Problem requirements
Print verbatim the opening line of the material and every subsequent line through the one containing "const TABLE_SNAP = 0.6;".

— Begin Given information —

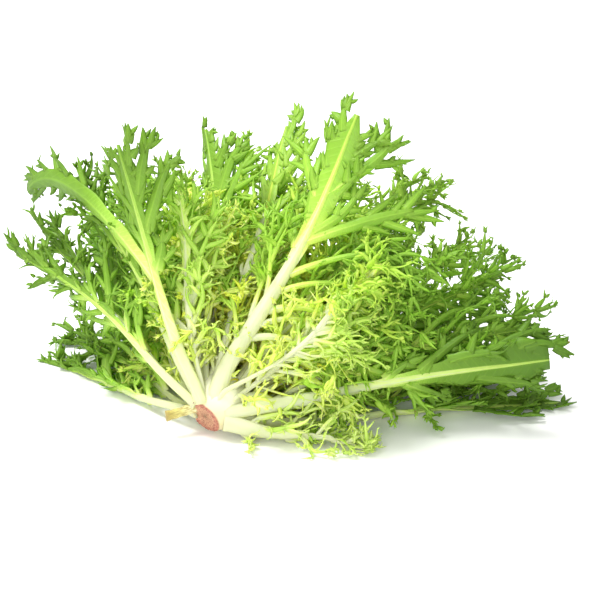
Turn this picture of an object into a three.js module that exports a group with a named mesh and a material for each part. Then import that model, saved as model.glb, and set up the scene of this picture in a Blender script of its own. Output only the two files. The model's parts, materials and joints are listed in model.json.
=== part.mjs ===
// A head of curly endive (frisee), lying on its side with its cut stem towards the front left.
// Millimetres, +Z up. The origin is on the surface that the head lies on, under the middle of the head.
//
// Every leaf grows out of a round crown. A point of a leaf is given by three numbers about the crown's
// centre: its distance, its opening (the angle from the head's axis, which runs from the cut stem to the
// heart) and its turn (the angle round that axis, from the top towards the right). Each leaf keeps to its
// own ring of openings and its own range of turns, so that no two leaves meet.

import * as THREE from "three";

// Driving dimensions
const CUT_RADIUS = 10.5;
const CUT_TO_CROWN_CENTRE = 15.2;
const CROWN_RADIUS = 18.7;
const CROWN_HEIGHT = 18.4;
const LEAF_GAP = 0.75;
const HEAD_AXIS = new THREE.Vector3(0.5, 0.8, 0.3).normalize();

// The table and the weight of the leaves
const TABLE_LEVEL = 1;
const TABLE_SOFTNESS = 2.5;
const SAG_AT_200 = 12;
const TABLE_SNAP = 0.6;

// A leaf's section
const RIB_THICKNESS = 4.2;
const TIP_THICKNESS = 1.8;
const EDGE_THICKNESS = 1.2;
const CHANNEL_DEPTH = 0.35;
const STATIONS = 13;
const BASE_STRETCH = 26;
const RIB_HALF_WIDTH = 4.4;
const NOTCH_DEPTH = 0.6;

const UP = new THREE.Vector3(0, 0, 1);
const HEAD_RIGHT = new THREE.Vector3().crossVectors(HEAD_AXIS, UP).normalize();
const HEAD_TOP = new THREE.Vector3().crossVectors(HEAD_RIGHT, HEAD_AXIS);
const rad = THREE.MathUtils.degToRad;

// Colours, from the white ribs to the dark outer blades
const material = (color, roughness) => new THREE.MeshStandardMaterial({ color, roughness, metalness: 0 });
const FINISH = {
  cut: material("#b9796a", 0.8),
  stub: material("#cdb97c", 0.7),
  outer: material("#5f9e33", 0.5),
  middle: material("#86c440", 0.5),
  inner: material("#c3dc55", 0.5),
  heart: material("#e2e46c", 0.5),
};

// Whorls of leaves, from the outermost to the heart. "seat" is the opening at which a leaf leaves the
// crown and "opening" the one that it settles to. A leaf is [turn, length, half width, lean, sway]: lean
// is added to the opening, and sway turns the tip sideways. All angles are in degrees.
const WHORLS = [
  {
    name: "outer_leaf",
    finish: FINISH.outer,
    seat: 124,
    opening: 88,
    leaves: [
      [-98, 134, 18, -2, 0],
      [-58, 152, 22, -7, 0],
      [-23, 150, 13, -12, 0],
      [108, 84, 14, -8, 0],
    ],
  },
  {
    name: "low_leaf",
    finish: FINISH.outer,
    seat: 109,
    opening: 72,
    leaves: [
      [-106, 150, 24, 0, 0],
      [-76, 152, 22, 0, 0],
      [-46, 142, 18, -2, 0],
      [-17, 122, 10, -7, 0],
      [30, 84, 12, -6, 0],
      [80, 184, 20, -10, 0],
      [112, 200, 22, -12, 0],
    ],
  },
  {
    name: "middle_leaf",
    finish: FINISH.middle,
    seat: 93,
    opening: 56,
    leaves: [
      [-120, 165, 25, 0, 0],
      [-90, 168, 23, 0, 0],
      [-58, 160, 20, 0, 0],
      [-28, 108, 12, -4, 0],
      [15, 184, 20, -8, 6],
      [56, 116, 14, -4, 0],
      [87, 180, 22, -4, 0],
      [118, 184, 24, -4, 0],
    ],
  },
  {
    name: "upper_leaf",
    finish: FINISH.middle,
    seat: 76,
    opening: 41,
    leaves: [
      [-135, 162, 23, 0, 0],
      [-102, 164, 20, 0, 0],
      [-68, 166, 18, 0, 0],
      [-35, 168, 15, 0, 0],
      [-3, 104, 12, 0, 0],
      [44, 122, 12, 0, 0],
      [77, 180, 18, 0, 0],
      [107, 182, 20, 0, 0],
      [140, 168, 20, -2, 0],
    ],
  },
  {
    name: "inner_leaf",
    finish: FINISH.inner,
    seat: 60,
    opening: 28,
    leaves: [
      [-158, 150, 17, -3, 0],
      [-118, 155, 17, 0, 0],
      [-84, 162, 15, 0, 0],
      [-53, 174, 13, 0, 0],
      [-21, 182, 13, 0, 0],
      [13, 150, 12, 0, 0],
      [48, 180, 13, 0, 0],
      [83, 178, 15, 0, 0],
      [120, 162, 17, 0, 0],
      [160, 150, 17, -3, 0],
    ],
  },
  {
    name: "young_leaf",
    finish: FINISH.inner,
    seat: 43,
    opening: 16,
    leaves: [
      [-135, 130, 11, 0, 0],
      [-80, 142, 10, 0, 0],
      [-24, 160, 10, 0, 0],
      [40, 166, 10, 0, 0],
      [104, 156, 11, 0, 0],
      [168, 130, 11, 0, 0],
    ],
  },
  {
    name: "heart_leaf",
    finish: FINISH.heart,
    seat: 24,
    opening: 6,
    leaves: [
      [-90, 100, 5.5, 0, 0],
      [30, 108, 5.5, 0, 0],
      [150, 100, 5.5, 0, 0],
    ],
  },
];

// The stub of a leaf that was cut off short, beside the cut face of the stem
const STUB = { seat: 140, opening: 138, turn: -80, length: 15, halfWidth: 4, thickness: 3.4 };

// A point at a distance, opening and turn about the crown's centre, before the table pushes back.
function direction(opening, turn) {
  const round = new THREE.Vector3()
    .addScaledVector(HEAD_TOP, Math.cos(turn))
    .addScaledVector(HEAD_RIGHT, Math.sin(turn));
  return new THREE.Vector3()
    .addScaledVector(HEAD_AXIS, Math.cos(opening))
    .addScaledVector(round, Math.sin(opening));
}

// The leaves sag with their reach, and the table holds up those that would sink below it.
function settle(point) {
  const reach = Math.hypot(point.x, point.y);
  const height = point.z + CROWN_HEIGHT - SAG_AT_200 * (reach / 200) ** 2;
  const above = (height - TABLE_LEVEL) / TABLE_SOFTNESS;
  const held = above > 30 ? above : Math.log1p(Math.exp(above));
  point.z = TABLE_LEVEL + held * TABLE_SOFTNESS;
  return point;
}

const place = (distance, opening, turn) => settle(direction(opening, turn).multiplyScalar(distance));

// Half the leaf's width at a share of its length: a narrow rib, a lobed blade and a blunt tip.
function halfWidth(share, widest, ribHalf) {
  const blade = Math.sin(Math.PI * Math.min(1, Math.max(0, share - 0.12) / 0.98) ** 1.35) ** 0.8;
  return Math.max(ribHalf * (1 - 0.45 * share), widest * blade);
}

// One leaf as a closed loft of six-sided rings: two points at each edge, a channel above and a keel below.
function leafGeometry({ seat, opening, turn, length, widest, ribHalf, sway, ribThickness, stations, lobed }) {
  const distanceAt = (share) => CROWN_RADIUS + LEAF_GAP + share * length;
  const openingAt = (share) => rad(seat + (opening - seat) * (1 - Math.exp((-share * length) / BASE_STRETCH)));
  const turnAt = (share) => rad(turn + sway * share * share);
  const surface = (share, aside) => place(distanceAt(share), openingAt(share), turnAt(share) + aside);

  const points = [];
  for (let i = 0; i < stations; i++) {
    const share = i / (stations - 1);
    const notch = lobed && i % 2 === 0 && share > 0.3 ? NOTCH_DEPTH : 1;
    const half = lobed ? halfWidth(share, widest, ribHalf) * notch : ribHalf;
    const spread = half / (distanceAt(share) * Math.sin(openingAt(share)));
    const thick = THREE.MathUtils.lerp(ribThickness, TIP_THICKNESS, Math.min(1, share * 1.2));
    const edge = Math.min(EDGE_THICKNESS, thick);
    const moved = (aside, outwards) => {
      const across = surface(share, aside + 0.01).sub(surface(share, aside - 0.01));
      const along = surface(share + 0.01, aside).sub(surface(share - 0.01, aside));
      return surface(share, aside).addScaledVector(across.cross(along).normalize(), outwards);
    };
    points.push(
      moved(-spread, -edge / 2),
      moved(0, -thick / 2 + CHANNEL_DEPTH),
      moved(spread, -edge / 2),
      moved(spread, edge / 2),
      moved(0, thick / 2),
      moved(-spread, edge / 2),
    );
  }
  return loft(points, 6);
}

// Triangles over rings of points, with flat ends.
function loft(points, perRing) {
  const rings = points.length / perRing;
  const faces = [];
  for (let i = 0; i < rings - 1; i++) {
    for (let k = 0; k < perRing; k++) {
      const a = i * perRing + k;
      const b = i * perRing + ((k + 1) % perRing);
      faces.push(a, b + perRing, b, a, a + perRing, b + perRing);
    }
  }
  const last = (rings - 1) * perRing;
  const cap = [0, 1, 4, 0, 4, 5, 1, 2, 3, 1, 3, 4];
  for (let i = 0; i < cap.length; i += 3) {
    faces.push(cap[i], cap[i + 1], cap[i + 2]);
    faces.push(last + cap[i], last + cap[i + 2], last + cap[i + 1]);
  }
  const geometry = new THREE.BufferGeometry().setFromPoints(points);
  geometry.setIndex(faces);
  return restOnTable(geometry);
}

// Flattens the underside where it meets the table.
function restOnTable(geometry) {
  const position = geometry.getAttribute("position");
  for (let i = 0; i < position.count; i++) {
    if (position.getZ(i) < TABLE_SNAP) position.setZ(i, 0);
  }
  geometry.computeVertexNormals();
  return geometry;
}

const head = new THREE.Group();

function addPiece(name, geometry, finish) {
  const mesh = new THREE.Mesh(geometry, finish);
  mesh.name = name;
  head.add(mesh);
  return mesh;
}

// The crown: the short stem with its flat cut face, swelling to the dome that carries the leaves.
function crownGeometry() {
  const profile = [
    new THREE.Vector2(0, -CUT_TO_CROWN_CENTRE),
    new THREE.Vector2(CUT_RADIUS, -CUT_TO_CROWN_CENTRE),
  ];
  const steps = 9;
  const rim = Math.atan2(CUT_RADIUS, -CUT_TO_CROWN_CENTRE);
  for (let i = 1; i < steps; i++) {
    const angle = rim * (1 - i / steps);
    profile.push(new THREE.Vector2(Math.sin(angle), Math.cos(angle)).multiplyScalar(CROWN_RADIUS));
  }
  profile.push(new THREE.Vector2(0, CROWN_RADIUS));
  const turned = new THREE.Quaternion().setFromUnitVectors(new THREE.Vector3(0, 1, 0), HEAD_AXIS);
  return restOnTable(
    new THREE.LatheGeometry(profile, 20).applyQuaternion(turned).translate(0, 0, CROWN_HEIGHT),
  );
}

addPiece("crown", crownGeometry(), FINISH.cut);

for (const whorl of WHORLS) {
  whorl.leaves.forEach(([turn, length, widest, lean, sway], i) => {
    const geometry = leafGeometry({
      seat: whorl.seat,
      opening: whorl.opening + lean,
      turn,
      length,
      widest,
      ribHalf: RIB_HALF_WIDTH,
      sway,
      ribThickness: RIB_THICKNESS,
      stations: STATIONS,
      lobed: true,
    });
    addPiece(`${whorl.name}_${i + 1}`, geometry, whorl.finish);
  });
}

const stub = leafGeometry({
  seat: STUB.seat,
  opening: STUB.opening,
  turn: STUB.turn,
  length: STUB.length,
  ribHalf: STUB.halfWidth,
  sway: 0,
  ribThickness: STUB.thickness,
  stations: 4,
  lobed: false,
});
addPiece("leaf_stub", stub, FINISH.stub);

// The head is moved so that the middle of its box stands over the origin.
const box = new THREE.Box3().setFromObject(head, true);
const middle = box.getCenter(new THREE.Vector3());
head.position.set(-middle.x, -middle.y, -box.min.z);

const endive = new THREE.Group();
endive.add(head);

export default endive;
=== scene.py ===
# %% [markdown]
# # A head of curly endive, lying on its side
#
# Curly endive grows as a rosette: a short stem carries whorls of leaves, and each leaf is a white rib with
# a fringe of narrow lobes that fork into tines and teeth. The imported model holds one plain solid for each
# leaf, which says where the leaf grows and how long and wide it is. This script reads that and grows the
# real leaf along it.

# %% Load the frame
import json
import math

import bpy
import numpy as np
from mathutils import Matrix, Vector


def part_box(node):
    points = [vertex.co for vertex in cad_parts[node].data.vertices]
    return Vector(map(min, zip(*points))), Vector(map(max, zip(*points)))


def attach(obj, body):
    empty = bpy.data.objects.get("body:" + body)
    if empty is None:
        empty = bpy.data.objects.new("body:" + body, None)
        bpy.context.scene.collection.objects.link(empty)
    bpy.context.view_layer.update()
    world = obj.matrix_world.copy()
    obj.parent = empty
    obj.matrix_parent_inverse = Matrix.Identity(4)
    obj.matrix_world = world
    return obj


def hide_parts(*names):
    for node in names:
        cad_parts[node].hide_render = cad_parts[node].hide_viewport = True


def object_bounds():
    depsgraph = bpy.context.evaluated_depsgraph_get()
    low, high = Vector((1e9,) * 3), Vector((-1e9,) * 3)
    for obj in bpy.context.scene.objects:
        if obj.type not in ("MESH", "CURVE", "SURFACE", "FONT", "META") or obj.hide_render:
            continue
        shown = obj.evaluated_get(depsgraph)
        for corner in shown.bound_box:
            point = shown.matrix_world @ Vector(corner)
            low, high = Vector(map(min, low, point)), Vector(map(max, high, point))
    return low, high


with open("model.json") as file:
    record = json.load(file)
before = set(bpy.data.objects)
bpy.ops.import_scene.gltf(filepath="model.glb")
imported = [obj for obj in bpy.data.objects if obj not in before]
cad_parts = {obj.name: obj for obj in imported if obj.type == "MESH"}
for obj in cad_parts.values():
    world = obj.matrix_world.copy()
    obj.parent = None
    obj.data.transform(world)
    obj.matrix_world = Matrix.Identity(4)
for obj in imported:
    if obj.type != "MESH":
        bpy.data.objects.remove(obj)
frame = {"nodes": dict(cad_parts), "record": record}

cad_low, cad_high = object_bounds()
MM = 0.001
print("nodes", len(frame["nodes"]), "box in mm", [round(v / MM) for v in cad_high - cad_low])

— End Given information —

The output
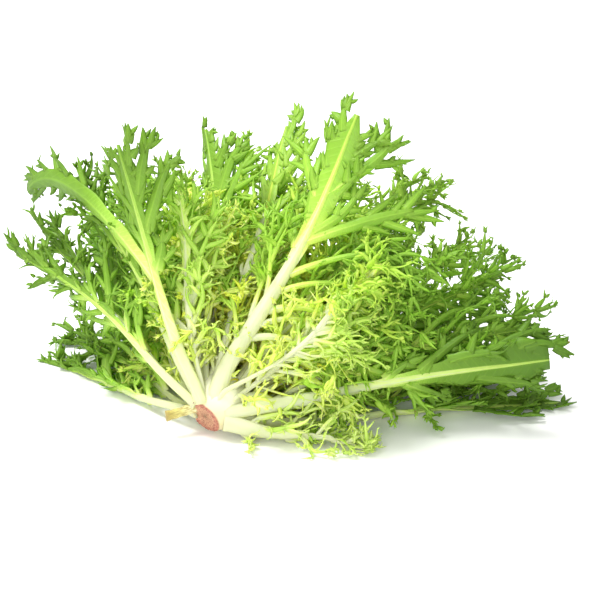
Turn this picture of an object into a three.js module that exports a group with a named mesh and a material for each part. Then import that model, saved as model.glb, and set up the scene of this picture in a Blender script of its own. Output only the two files. The model's parts, materials and joints are listed in model.json.
=== part.mjs ===
// A head of curly endive (frisee), lying on its side with its cut stem towards the front left.
// Millimetres, +Z up. The origin is on the surface that the head lies on, under the middle of the head.
//
// Every leaf grows out of a round crown. A point of a leaf is given by three numbers about the crown's
// centre: its distance, its opening (the angle from the head's axis, which runs from the cut stem to the
// heart) and its turn (the angle round that axis, from the top towards the right). Each leaf keeps to its
// own ring of openings and its own range of turns, so that no two leaves meet.

import * as THREE from "three";

// Driving dimensions
const CUT_RADIUS = 10.5;
const CUT_TO_CROWN_CENTRE = 15.2;
const CROWN_RADIUS = 18.7;
const CROWN_HEIGHT = 18.4;
const LEAF_GAP = 0.75;
const HEAD_AXIS = new THREE.Vector3(0.5, 0.8, 0.3).normalize();

// The table and the weight of the leaves
const TABLE_LEVEL = 1;
const TABLE_SOFTNESS = 2.5;
const SAG_AT_200 = 12;
const TABLE_SNAP = 0.6;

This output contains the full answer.